I don't like extended warranties either as a rule - I worked in retail sales (electronics) for years and was flatly told by my supervisors to push them because they were generally 100% profit (most people forget they have them). Also, a lot of companies (including both of my former retail jobs) pay employees "spiffs" for each one they sell. However for computers, and especially laptops, I highly support buying an extended warranty. I bought one for the Gateway from Hell and it's paid for itself. I had to have both the screen and the motherboard replaced within 3 years.
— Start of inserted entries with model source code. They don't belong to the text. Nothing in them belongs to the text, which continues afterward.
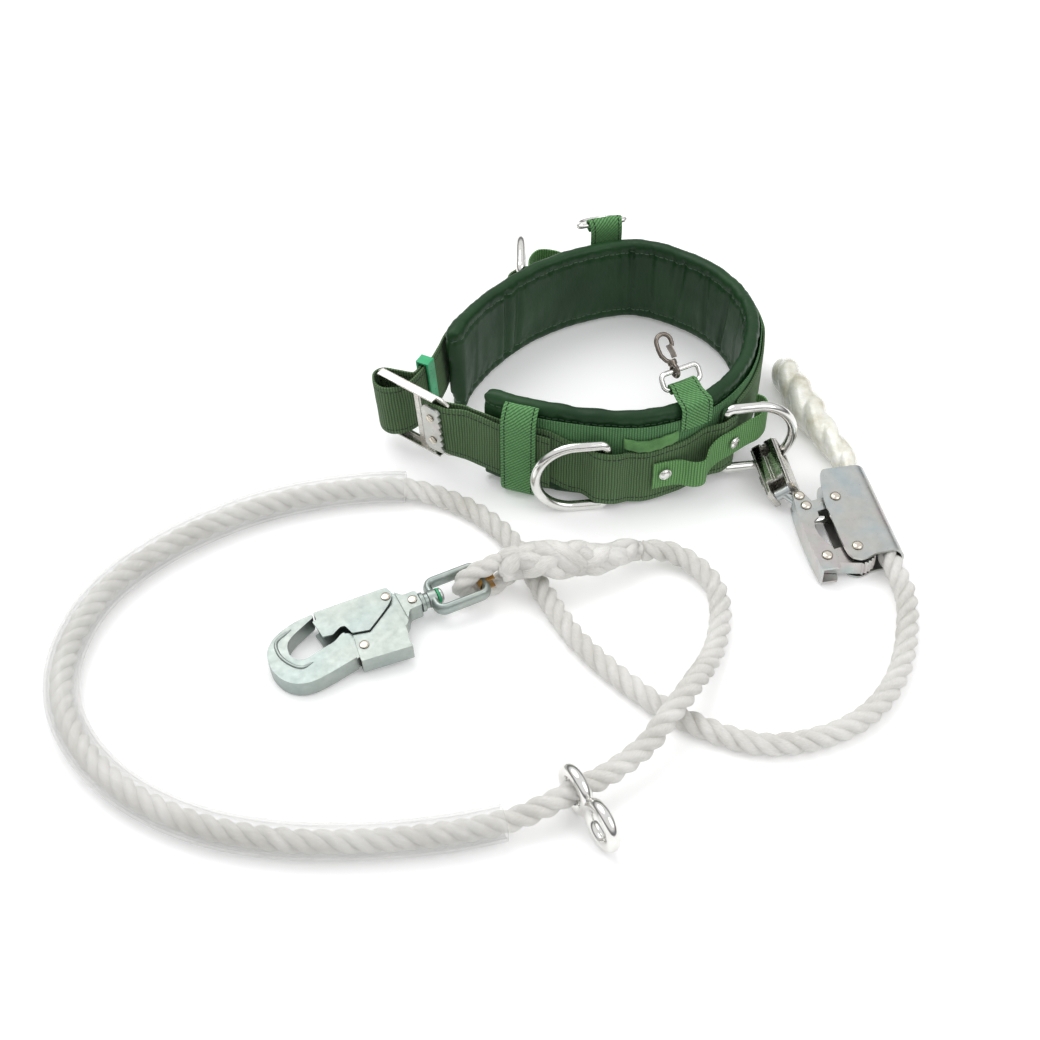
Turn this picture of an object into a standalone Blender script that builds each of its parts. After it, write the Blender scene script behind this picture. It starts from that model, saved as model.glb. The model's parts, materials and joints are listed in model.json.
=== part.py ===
"""A pole and tree climber's work-positioning saddle: a padded waist belt with D-rings, and its rope
lanyard with a grip-type length adjuster, a sliding figure-8 ring and a large swivel snap hook.

Units are metres, +Z is up. X runs to the right and Y away from the belt's near side. The origin is
under the centre of the saddle and its hardware, on the surface that everything stands on.
"""

import math

import bmesh
import bpy
from mathutils import Matrix, Vector

# ------------------------------------------------------------------ driving dimensions
GAP = 0.0003  # left between pieces that touch
PAD_HEIGHT = 0.088
PAD_THICK = 0.013
BELT_WIDTH = 0.050
BELT_THICK = 0.002
TAPE_WIDTH = 0.026  # the light webbing of keepers, tabs and tool straps
TAPE_THICK = 0.0016
LEAN = 0.13  # how far the far wall and the buckle tip towards the near side, per unit of height
BUCKLE_LEAN = (-0.063, -0.081)  # the same lean, square to the buckle's own length

RING_ROD = 0.004  # radius of the large D-rings' rod
RING_LEG = 0.0234  # straight part of a large D-ring, from bar to bow
RING_BOW = 0.0302  # radius of the bow, to the middle of the rod
TAB_ROD = 0.002
NEAR_RING_DEEP = 0.0122  # of the small rectangular ring that carries the clip

ROPE = 0.016  # diameter
SLEEVE_OUT = 0.0125
SLEEVE_IN = 0.0105

# Taken off every place at the end, so that the origin is under the middle of the belt, grip and hook.
MIDDLE = Vector((0.00064, -0.00549, 0.0))

# The pad's outer face, seen from above, from its near end round the back to its far end.
PAD_FACE = [
    (-0.081, -0.010),
    (-0.061, -0.020),
    (-0.028, -0.030),
    (0.009, -0.037),
    (0.042, -0.037),
    (0.073, -0.026),
    (0.099, -0.008),
    (0.122, 0.024),
    (0.134, 0.060),
    (0.137, 0.100),
    (0.125, 0.144),
    (0.095, 0.179),
    (0.047, 0.202),
    (-0.003, 0.191),
    (-0.048, 0.164),
    (-0.081, 0.128),
    (-0.102, 0.092),
    (-0.109, 0.068),
]

# Distances along that face, from its near end.
KEEPER_AT = 0.033
FRONT_RING_AT = 0.098
TAB_NEAR_AT = 0.166
HIP_RING_AT = 0.192
TAB_FAR_AT = 0.484
FAR_RING_AT = 0.561
TAIL_END_AT = 0.056

# Height of the main belt's lower edge at distances along the face.
BELT_LOW = [
    (-0.05, 0.021),
    (0.05, 0.019),
    (0.075, 0.011),
    (0.098, 0.0095),
    (0.125, 0.004),
    (0.15, 0.007),
    (0.192, 0.017),
    (0.25, 0.022),
    (0.80, 0.022),
]

# The rope's route from the grip's upper mouth, through the grip and the clear sleeve, through the
# figure-8 ring and over itself, to the eye splice. Every point is the middle of the rope.
ROUTE = [
    (0.2038, -0.0180, 0.0110),
    (0.2117, -0.0629, 0.0110),
    (0.2200, -0.1102, 0.0110),
    (0.2260, -0.1480, 0.0086),
    (0.2170, -0.1960, 0.0083),
    (0.2010, -0.2310, 0.0083),
    (0.1770, -0.2570, 0.0083),
    (0.1440, -0.2730, 0.0083),
    (0.1060, -0.2770, 0.0083),
    (0.0640, -0.2600, 0.0083),
    (0.0290, -0.2330, 0.0083),
    (-0.0110, -0.1880, 0.0083),
    (-0.0360, -0.1400, 0.0083),
    (-0.0560, -0.0940, 0.0083),
    (-0.0820, -0.0620, 0.0083),
    (-0.1130, -0.0420, 0.0088),
    (-0.1480, -0.0350, 0.0125),
    (-0.2000, -0.0410, 0.0130),
    (-0.2570, -0.0600, 0.0130),
    (-0.3120, -0.0960, 0.0130),
    (-0.3520, -0.1430, 0.0130),
    (-0.3680, -0.1950, 0.0130),
    (-0.3640, -0.2430, 0.0130),
    (-0.3410, -0.2860, 0.0130),
    (-0.3040, -0.3210, 0.0130),
    (-0.2560, -0.3450, 0.0130),
    (-0.2040, -0.3560, 0.0130),
    (-0.1540, -0.3570, 0.0130),
    (-0.1040, -0.3520, 0.0130),
    (-0.0640, -0.3430, 0.0132),
    (-0.0390, -0.3340, 0.0165),
    (-0.0170, -0.3220, 0.0190),
    (0.0060, -0.3080, 0.0185),
    (0.0300, -0.2880, 0.0215),
    (0.0430, -0.2710, 0.0252),
    (0.0550, -0.2540, 0.0264),
    (0.0660, -0.2350, 0.0240),
    (0.0760, -0.2140, 0.0150),
    (0.0850, -0.1900, 0.0095),
    (0.0910, -0.1590, 0.0083),
    (0.0880, -0.1330, 0.0086),
    (0.0740, -0.1130, 0.0100),
    (0.0560, -0.1040, 0.0130),
    (0.0370, -0.1060, 0.0165),
]
SLEEVE_FROM = (-0.1420, -0.0358)  # where the sleeve starts and ends on the route, from above
SLEEVE_TO = (-0.0640, -0.3430)
FIGURE8_AT = Vector((-0.0170, -0.3220, 0.0190))

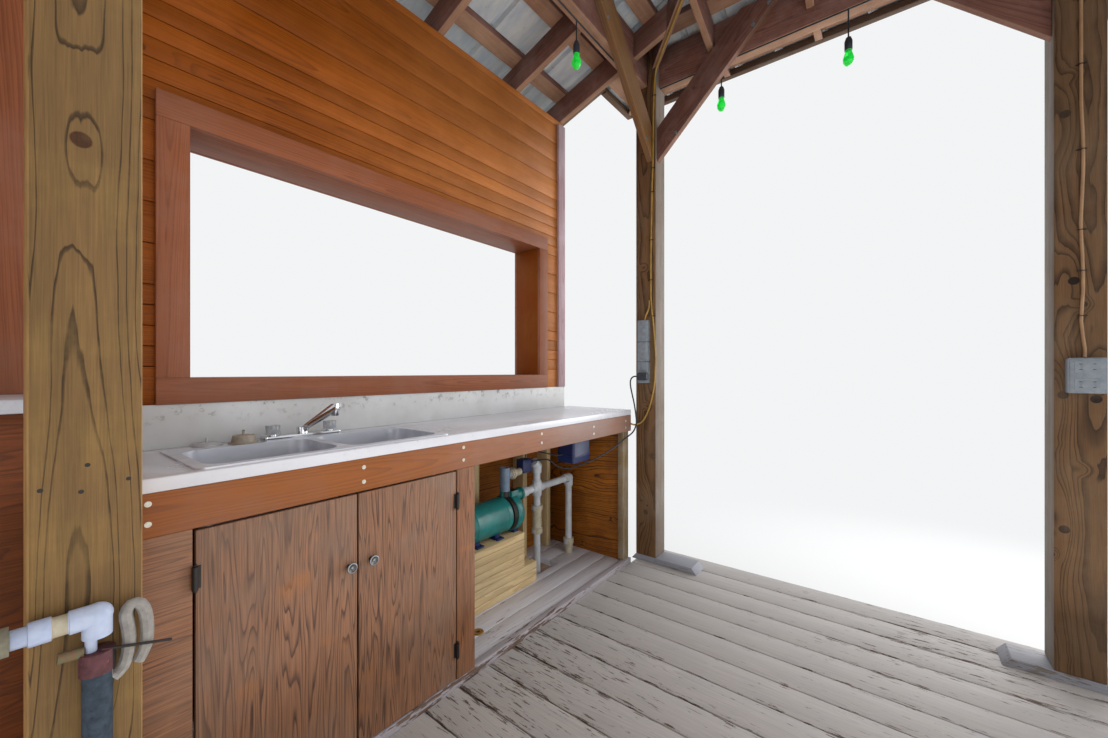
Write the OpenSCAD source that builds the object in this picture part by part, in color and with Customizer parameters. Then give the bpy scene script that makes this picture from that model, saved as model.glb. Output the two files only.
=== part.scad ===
/* [Plan] */
// Spacing of the posts along the bar wall
bay_x = 2485; // [2200:5:2800]
// Spacing of the posts across the deck
bay_y = 1790; // [1500:5:2200]
// Side of a square post
post_w = 135; // [120:1:160]
// Side of the newer post beside the sink
new_post_w = 145; // [130:1:170]
// Roof edge beyond the post centres
eave_out = 350; // [320:2:450]
// Deck edge beyond the post centres
deck_out = 180; // [170:1:200]

/* [Substructure] */
// Height of the deck above the foot of the piles
deck_z = 700; // [650:10:1200]
// Diameter of a round pile
pile_d = 230; // [200:5:280]
// Width left between the pile's two notches
pile_neck = 150; // [120:5:180]
// Height of a cap beam plank
cap_h = 235; // [180:5:260]
// Height of a floor joist
joist_h = 170; // [140:2:200]
// Thickness of framing planks
plank_t = 38; // [32:1:45]
// Largest spacing of the floor joists
joist_step = 410; // [300:10:600]
// Thickness of the deck boards
deck_t = 28; // [22:1:38]
// Spacing of the deck boards
deck_pitch = 153.2; // [130:0.1:170]
// Gap between deck boards
deck_gap = 6; // [3:1:10]
// Height of the bar floor above the deck
bar_floor_up = 16; // [10:1:24]
// Gap between bar floor boards
floor_gap = 3; // [2:1:8]

/* [Frame] */
// Underside of the header beams above the deck
beam_low = 2985; // [2700:5:3200]
// Height of a header beam
beam_h = 235; // [220:1:260]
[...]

I second (or third? :-) the opinion that laptops are one of the few things that extended warranty converage makes sense for. For desktop machines I'd only get one for a proprietary machine for which parts are hard to come by (or for servers). In any event, at least in the US I think that buying good computer insurance (safeware.com is the best, IMHO) is a much better deal than extended warranty converage: what extended warranty is going to cover something like dropping your laptop off of a bridge? Or lightning damage? Safeware has saved my ass more than any warantie I've ever had! I think that just about the only thing they DON'T cover is leaving your gear in an unlocked auto; otherwise they cover things no homeowners or renters insurance will.
I agree - buying a the warranty for you laptop is a good idea. Just this year I somehow managed to magnetize my laptop (evidently this is a bad thing) and it really screwed with how it operated. One call to the 1-800 #, and I was off to the races. It was fixed in under an hour I must say though, I own a Mac, and the "Apple Care Protection Plan" is really quite reasonable - less than $200 Canadian for my iBook. Well worth the cost - and it even covers it if I drop it accidentally. I don't know if that means the Brooklyn Bridge - but hey, I would call and ask should I ever be in that position.
I'm beginning to regret not to get a warrantee for my Dell laptop (barely 1 month old). Think it's too late to buy a policy? Maybe the labor cost in Hong Kong's a lot cheaper, thus Dell's able to offer extensive coverage in comparison to the U.S. plan.